Cohen v. Hautcharow

84 N.Y.S. 573 | N.Y. App. Term. | 1903

FREEDMAN, P. J.

It is beyond question that an infant suing by a guardian ad litem may be permitted to sue in forma pauperis (Feier v. 3rd Ave. R. R. Co., 9 App. Div. 607, 41 N. Y. Supp. 821), and the question whether he should not be permitted so to do is not to be determined by the responsibility of the guardian (Muller v. Bammann, 77 App. Div. 212, 78 N. Y. Supp. 1022), unless it appears that such guardian ad litem is a parent of the infant (Rutkowsky v. Cohen, 74 *574App. Div. 415, 77 N. Y. Supp. 546, as explained in Muller v. Bammann, supra). But the papers upon which the order granting permission may be made must be sufficient in form and substance within the rule laid down in Weinstein v. Frank, 56 App. Div. 275, 67 N. Y. Supp. 746. In the case at bar the papers upon which the order was made were wholly insufficient.

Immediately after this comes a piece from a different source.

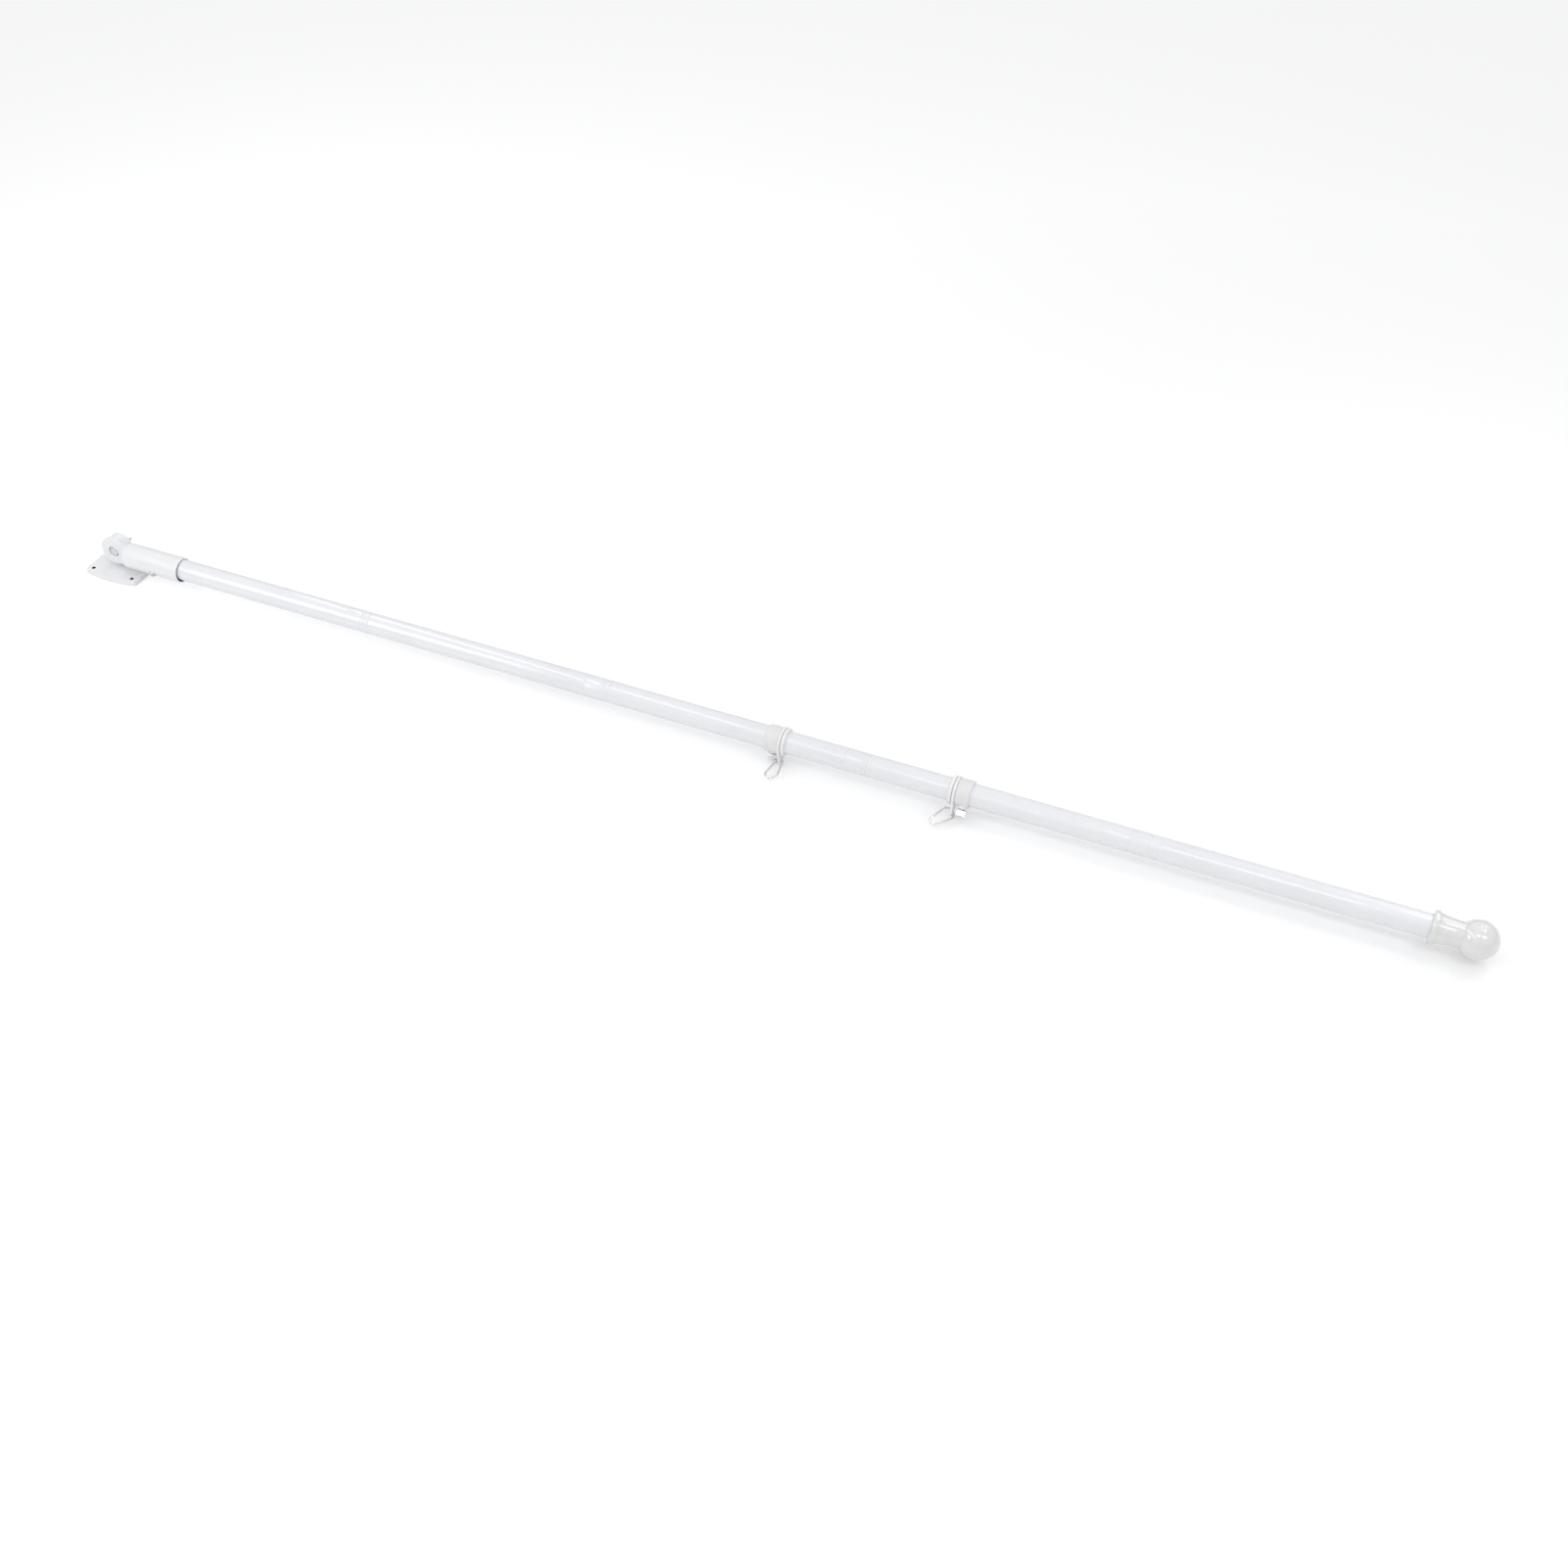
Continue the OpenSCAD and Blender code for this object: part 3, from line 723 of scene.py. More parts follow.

Under section 458 of the Code of Civil Procedure the petition must be made by the poor person, although in the case of an infant it may, under section 459, be verified by the guardian. In the case at bar the petition was not made by the infant, but by Morris Cohen, his father, and verified by him as the petitioner. Another objection is that Morris Cohen, upon his application for his appointment as guardian ad litem, had sworn that he was worth the sum of $250 over all his debts and liabilities, and exclusive of such, property as is exempt by law from levy and sale under execution, and, that on petitioning for leave to the plaintiff to sue as a poor person, 11 days after the prior affidavit, he swore that he is not worth the sum of $100, excepting his wearing apparel and the subject-matter of the action herein. No explanation having been given as to this change in his circumstances during the 11 days, the motion for leave to the plaintiff to sue as a poor person should have been denied under the decision of Sumkow v. Sheinker (Sup.) 82 N. Y. Supp. 995. And, finally, it may be pointed out that the petition is fatally defective in not showing that the plaintiff is so situated that he will be unable to present his cause to the court unless the order is granted. For all that appears, the plaintiff may be entitled to an estate or fund amply sufficient to enable him to comply with the order requiring security for costs. Upon this point the rule laid down in Daus v. Nussberger, 25 App. Div. 185, 49 N. Y. Supp. 291, is applicable.

Upon the case as presented the order appealed from should be reversed, with costs and disbursements, and the motion for an order permitting the plaintiff to prosecute the action as a poor person denied, with $10 costs. All concur.